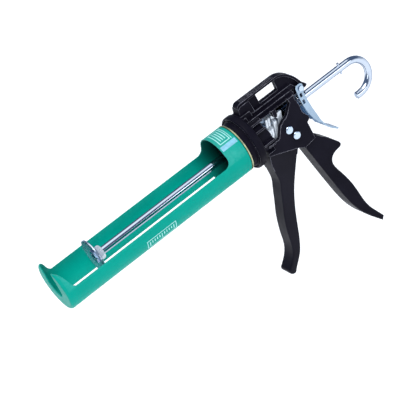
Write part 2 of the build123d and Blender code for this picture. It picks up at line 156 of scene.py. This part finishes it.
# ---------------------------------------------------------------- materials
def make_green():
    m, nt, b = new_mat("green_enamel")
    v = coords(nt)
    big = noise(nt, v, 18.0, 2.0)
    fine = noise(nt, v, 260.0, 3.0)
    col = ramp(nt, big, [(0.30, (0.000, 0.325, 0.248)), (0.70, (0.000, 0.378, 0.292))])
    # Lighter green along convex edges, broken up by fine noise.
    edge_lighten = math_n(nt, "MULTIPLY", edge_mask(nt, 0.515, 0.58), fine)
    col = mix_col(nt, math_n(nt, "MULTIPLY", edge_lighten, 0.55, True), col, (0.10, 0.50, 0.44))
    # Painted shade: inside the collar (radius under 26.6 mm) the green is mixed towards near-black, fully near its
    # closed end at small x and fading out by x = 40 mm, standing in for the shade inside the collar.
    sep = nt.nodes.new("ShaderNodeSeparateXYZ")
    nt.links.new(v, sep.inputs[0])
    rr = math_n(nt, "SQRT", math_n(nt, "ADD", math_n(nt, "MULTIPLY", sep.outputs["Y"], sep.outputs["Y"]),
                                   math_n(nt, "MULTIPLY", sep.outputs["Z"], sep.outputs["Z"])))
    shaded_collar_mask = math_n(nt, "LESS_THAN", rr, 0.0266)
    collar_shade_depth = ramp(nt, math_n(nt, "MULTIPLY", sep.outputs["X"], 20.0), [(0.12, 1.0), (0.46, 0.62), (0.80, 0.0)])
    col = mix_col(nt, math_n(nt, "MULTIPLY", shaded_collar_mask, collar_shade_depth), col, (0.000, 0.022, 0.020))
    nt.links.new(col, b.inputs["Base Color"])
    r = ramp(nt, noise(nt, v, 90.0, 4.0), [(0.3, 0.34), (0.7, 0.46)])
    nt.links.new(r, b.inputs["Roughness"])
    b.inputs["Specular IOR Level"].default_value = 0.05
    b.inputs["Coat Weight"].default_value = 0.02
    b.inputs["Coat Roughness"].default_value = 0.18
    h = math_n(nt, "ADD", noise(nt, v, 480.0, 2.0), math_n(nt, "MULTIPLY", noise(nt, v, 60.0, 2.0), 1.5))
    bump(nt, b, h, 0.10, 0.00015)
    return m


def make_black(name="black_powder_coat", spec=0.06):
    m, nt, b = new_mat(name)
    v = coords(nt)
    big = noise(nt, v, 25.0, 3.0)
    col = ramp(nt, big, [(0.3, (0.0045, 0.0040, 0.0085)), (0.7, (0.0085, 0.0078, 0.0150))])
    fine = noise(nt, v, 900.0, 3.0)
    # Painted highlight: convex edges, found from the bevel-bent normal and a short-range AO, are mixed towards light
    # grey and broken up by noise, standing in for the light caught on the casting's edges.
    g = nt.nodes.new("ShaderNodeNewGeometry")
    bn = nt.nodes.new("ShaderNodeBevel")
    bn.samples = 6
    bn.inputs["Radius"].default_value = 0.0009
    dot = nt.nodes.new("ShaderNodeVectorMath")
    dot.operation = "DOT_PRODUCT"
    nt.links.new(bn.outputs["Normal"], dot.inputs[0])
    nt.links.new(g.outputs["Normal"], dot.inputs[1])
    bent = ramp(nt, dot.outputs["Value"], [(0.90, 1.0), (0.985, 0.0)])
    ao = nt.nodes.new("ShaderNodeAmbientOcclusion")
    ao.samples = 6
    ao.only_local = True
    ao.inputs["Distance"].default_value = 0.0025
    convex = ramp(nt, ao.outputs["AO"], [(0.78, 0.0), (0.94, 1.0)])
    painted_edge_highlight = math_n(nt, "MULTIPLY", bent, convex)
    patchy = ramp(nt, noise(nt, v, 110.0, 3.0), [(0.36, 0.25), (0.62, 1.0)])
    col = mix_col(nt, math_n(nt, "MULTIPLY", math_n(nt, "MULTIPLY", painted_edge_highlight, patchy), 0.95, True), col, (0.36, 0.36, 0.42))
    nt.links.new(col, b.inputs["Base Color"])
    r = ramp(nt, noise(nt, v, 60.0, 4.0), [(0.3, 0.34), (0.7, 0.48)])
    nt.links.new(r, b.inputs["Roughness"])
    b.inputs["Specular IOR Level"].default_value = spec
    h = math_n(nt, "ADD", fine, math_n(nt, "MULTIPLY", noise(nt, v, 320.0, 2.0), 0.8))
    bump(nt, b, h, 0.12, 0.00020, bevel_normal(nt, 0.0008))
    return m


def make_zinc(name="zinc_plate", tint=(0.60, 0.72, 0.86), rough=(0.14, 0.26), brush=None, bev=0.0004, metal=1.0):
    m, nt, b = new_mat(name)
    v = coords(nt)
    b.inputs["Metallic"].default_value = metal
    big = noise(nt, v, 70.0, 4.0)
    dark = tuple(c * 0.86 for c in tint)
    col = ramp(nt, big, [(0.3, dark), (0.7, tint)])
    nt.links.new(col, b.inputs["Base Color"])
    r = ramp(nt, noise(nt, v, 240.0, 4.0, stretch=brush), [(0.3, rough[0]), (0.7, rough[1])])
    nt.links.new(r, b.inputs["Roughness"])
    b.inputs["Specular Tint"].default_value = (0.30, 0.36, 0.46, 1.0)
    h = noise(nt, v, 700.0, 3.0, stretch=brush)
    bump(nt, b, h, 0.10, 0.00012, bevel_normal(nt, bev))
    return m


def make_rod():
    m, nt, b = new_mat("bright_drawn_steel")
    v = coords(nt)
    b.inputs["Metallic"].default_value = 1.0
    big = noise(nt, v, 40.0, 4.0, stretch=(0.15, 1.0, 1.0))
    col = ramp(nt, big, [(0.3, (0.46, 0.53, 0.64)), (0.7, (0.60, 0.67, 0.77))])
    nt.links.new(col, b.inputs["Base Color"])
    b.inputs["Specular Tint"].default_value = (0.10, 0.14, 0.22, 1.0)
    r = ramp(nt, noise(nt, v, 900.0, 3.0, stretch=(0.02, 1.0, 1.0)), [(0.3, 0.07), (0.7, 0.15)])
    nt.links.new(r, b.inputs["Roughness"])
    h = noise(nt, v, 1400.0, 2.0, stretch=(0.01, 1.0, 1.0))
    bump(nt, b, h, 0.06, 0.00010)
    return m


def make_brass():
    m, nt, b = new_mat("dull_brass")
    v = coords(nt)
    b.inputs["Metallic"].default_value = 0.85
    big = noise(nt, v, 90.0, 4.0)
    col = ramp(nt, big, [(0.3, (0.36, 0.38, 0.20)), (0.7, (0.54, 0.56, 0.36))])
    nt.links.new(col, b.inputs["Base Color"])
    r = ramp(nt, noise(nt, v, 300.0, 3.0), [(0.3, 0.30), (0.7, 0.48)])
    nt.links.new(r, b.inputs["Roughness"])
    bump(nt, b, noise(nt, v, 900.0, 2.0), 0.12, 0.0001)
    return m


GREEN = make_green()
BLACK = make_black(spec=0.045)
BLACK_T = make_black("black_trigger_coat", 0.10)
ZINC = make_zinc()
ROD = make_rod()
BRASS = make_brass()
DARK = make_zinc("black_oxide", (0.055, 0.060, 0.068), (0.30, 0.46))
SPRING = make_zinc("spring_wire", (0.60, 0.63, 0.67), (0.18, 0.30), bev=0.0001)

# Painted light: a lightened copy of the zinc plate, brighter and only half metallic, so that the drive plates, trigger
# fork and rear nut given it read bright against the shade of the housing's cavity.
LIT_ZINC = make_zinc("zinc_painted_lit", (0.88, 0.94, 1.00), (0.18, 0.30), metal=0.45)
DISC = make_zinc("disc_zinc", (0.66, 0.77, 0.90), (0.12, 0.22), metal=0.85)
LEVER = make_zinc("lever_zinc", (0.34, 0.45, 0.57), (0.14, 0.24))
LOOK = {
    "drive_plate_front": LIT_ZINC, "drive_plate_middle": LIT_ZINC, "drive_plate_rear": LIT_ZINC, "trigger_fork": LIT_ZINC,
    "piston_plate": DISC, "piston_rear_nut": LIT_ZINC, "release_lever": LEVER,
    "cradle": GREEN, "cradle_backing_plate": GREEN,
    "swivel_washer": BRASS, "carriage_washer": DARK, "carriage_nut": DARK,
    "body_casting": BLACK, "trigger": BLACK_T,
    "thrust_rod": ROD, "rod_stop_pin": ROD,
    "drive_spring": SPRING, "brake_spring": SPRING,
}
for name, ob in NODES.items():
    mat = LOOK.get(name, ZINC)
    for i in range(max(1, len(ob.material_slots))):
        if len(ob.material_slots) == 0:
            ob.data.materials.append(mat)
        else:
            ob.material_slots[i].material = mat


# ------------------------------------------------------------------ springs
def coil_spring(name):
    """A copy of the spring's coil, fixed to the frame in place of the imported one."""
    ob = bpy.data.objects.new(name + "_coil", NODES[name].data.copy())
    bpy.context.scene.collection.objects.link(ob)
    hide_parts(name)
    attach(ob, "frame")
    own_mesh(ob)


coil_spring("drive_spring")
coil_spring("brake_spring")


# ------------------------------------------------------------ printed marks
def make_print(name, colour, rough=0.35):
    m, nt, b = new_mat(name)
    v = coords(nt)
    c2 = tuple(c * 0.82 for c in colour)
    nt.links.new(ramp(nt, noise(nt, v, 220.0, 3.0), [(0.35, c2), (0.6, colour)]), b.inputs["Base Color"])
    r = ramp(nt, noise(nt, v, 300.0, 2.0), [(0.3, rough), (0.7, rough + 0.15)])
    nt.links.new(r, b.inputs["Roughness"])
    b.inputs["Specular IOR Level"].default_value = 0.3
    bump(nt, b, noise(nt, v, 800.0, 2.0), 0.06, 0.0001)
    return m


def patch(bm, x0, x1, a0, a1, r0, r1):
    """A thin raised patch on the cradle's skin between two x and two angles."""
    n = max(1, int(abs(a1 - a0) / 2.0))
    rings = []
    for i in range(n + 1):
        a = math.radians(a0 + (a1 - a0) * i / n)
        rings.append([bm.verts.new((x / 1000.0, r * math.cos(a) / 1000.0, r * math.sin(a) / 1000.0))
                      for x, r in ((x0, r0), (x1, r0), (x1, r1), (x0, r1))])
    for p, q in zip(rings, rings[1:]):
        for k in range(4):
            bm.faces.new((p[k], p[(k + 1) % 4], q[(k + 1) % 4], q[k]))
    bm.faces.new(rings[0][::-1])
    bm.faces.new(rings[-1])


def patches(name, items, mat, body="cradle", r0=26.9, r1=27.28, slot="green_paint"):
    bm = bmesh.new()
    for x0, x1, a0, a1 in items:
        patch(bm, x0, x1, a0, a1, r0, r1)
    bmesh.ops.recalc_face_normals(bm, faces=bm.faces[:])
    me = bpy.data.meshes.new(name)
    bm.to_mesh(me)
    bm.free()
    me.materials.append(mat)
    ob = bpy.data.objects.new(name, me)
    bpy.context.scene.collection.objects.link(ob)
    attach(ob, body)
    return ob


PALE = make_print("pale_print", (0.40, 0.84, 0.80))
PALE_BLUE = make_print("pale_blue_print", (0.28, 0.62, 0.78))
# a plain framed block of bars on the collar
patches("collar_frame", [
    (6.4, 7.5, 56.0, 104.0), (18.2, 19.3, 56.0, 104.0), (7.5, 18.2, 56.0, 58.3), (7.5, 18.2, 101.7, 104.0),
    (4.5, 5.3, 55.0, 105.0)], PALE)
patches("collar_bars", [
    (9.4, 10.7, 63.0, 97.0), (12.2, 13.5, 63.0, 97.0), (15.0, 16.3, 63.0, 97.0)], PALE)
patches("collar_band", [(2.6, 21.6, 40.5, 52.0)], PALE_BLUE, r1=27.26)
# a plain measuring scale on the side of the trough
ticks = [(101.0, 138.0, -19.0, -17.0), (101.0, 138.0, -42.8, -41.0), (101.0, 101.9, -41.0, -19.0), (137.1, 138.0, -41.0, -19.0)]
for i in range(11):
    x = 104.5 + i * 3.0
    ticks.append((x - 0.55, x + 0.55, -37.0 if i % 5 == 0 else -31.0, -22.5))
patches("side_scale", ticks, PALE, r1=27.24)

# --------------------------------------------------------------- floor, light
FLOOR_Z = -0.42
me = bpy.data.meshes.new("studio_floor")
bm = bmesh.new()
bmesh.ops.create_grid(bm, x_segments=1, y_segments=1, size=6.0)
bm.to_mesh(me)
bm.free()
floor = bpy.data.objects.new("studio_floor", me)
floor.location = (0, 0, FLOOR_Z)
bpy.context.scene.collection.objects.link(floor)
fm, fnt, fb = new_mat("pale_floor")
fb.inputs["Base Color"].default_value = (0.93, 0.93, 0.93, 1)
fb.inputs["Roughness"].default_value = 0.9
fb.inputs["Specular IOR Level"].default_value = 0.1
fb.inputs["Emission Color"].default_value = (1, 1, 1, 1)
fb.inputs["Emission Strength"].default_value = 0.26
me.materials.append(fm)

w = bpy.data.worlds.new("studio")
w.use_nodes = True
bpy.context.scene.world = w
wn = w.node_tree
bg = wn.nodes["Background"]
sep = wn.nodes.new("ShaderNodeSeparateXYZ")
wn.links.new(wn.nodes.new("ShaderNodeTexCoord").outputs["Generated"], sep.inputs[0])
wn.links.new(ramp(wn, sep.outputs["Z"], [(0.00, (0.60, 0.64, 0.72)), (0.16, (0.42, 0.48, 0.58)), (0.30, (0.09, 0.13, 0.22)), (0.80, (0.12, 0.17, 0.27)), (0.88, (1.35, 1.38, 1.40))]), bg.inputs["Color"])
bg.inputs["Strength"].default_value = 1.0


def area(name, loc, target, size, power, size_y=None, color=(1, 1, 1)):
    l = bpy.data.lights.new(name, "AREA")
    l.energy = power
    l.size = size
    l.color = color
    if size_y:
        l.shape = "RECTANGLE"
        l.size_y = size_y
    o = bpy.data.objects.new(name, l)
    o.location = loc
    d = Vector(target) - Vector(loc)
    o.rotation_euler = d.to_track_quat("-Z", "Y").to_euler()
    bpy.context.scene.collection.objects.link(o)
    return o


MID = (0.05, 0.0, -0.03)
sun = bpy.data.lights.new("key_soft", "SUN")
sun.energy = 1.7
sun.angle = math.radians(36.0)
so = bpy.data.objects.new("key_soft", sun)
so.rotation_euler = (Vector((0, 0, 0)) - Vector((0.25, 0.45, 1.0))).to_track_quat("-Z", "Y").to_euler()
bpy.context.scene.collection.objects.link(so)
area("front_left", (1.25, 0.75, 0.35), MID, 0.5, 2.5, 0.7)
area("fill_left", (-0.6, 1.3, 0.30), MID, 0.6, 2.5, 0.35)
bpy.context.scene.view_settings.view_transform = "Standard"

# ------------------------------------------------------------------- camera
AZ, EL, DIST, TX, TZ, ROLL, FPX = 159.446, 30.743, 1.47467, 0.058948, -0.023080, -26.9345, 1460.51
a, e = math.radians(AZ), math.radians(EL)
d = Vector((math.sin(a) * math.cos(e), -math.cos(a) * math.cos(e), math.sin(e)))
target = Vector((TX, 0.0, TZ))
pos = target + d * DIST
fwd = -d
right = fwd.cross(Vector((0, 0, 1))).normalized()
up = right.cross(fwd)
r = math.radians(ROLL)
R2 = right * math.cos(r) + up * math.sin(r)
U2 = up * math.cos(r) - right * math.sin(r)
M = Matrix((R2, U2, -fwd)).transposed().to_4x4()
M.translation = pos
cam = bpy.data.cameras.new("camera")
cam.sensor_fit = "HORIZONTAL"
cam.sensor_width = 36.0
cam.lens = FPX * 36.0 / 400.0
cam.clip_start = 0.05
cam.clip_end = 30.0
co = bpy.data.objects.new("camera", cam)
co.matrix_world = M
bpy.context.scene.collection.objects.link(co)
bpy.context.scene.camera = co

□ □ □ □ □

**STATED PROBLEM**
Return the number of lines that include the word "scene", and nothing else.

**WRITTEN SOLUTION**
10